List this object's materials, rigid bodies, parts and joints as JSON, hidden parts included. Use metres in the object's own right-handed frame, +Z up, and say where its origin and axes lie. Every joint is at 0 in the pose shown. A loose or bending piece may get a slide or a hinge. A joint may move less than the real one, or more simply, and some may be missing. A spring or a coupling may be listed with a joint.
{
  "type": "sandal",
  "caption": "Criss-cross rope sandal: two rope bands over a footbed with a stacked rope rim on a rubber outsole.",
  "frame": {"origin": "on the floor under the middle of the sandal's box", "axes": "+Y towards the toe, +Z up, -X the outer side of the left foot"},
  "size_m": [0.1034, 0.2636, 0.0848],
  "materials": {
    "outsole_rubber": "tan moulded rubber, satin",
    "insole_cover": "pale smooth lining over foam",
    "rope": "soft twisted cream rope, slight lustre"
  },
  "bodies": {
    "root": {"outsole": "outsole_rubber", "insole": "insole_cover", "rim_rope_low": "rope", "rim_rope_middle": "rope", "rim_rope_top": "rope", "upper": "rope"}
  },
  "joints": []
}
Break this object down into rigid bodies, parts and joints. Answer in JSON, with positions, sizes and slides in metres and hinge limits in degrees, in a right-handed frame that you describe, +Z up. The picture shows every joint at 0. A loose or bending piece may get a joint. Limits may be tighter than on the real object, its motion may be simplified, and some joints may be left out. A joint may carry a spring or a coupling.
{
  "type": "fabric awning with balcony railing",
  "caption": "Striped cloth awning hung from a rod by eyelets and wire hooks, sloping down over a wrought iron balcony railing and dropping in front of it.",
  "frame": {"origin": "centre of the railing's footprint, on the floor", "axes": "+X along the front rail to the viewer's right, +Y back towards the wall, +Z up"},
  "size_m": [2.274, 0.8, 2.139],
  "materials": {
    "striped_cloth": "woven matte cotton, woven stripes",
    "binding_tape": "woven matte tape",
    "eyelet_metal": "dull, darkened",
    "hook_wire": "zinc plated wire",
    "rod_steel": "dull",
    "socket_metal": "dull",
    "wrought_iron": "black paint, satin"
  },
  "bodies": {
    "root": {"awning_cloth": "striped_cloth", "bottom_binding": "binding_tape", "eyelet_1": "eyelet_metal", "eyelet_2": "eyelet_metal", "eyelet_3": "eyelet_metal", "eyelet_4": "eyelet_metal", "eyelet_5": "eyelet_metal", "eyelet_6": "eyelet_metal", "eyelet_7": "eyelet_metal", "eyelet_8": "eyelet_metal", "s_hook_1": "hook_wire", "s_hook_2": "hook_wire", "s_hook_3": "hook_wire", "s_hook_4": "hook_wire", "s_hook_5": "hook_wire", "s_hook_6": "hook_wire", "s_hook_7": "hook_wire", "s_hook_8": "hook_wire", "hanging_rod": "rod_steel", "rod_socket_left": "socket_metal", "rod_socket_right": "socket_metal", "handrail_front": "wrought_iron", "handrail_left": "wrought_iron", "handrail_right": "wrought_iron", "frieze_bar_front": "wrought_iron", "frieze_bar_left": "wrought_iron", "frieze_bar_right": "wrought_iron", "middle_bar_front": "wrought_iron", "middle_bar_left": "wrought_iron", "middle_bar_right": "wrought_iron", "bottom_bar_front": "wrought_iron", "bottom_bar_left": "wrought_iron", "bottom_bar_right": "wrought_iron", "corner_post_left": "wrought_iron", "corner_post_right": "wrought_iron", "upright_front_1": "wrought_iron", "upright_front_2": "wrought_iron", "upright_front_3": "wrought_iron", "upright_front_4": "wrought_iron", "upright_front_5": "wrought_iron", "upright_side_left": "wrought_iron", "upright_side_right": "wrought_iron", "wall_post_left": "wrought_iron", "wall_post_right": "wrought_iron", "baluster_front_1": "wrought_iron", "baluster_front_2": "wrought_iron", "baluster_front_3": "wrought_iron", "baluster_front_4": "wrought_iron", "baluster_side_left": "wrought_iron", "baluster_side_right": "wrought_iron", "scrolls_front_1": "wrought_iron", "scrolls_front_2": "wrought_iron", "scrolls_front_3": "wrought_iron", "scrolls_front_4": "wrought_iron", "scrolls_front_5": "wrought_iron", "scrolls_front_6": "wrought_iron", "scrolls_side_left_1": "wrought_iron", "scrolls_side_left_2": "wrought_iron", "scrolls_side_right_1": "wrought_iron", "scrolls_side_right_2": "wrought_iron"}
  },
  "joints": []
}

▶ **Given problem**:
Every entry should be output exactly as written, please.

▶ **Full solution**:
List this object's materials, rigid bodies, parts and joints as JSON, hidden parts included. Use metres in the object's own right-handed frame, +Z up, and say where its origin and axes lie. Every joint is at 0 in the pose shown. A loose or bending piece may get a slide or a hinge. A joint may move less than the real one, or more simply, and some may be missing. A spring or a coupling may be listed with a joint.
{
  "type": "sandal",
  "caption": "Criss-cross rope sandal: two rope bands over a footbed with a stacked rope rim on a rubber outsole.",
  "frame": {"origin": "on the floor under the middle of the sandal's box", "axes": "+Y towards the toe, +Z up, -X the outer side of the left foot"},
  "size_m": [0.1034, 0.2636, 0.0848],
  "materials": {
    "outsole_rubber": "tan moulded rubber, satin",
    "insole_cover": "pale smooth lining over foam",
    "rope": "soft twisted cream rope, slight lustre"
  },
  "bodies": {
    "root": {"outsole": "outsole_rubber", "insole": "insole_cover", "rim_rope_low": "rope", "rim_rope_middle": "rope", "rim_rope_top": "rope", "upper": "rope"}
  },
  "joints": []
}
Break this object down into rigid bodies, parts and joints. Answer in JSON, with positions, sizes and slides in metres and hinge limits in degrees, in a right-handed frame that you describe, +Z up. The picture shows every joint at 0. A loose or bending piece may get a joint. Limits may be tighter than on the real object, its motion may be simplified, and some joints may be left out. A joint may carry a spring or a coupling.
{
  "type": "fabric awning with balcony railing",
  "caption": "Striped cloth awning hung from a rod by eyelets and wire hooks, sloping down over a wrought iron balcony railing and dropping in front of it.",
  "frame": {"origin": "centre of the railing's footprint, on the floor", "axes": "+X along the front rail to the viewer's right, +Y back towards the wall, +Z up"},
  "size_m": [2.274, 0.8, 2.139],
  "materials": {
    "striped_cloth": "woven matte cotton, woven stripes",
    "binding_tape": "woven matte tape",
    "eyelet_metal": "dull, darkened",
    "hook_wire": "zinc plated wire",
    "rod_steel": "dull",
    "socket_metal": "dull",
    "wrought_iron": "black paint, satin"
  },
  "bodies": {
    "root": {"awning_cloth": "striped_cloth", "bottom_binding": "binding_tape", "eyelet_1": "eyelet_metal", "eyelet_2": "eyelet_metal", "eyelet_3": "eyelet_metal", "eyelet_4": "eyelet_metal", "eyelet_5": "eyelet_metal", "eyelet_6": "eyelet_metal", "eyelet_7": "eyelet_metal", "eyelet_8": "eyelet_metal", "s_hook_1": "hook_wire", "s_hook_2": "hook_wire", "s_hook_3": "hook_wire", "s_hook_4": "hook_wire", "s_hook_5": "hook_wire", "s_hook_6": "hook_wire", "s_hook_7": "hook_wire", "s_hook_8": "hook_wire", "hanging_rod": "rod_steel", "rod_socket_left": "socket_metal", "rod_socket_right": "socket_metal", "handrail_front": "wrought_iron", "handrail_left": "wrought_iron", "handrail_right": "wrought_iron", "frieze_bar_front": "wrought_iron", "frieze_bar_left": "wrought_iron", "frieze_bar_right": "wrought_iron", "middle_bar_front": "wrought_iron", "middle_bar_left": "wrought_iron", "middle_bar_right": "wrought_iron", "bottom_bar_front": "wrought_iron", "bottom_bar_left": "wrought_iron", "bottom_bar_right": "wrought_iron", "corner_post_left": "wrought_iron", "corner_post_right": "wrought_iron", "upright_front_1": "wrought_iron", "upright_front_2": "wrought_iron", "upright_front_3": "wrought_iron", "upright_front_4": "wrought_iron", "upright_front_5": "wrought_iron", "upright_side_left": "wrought_iron", "upright_side_right": "wrought_iron", "wall_post_left": "wrought_iron", "wall_post_right": "wrought_iron", "baluster_front_1": "wrought_iron", "baluster_front_2": "wrought_iron", "baluster_front_3": "wrought_iron", "baluster_front_4": "wrought_iron", "baluster_side_left": "wrought_iron", "baluster_side_right": "wrought_iron", "scrolls_front_1": "wrought_iron", "scrolls_front_2": "wrought_iron", "scrolls_front_3": "wrought_iron", "scrolls_front_4": "wrought_iron", "scrolls_front_5": "wrought_iron", "scrolls_front_6": "wrought_iron", "scrolls_side_left_1": "wrought_iron", "scrolls_side_left_2": "wrought_iron", "scrolls_side_right_1": "wrought_iron", "scrolls_side_right_2": "wrought_iron"}
  },
  "joints": []
}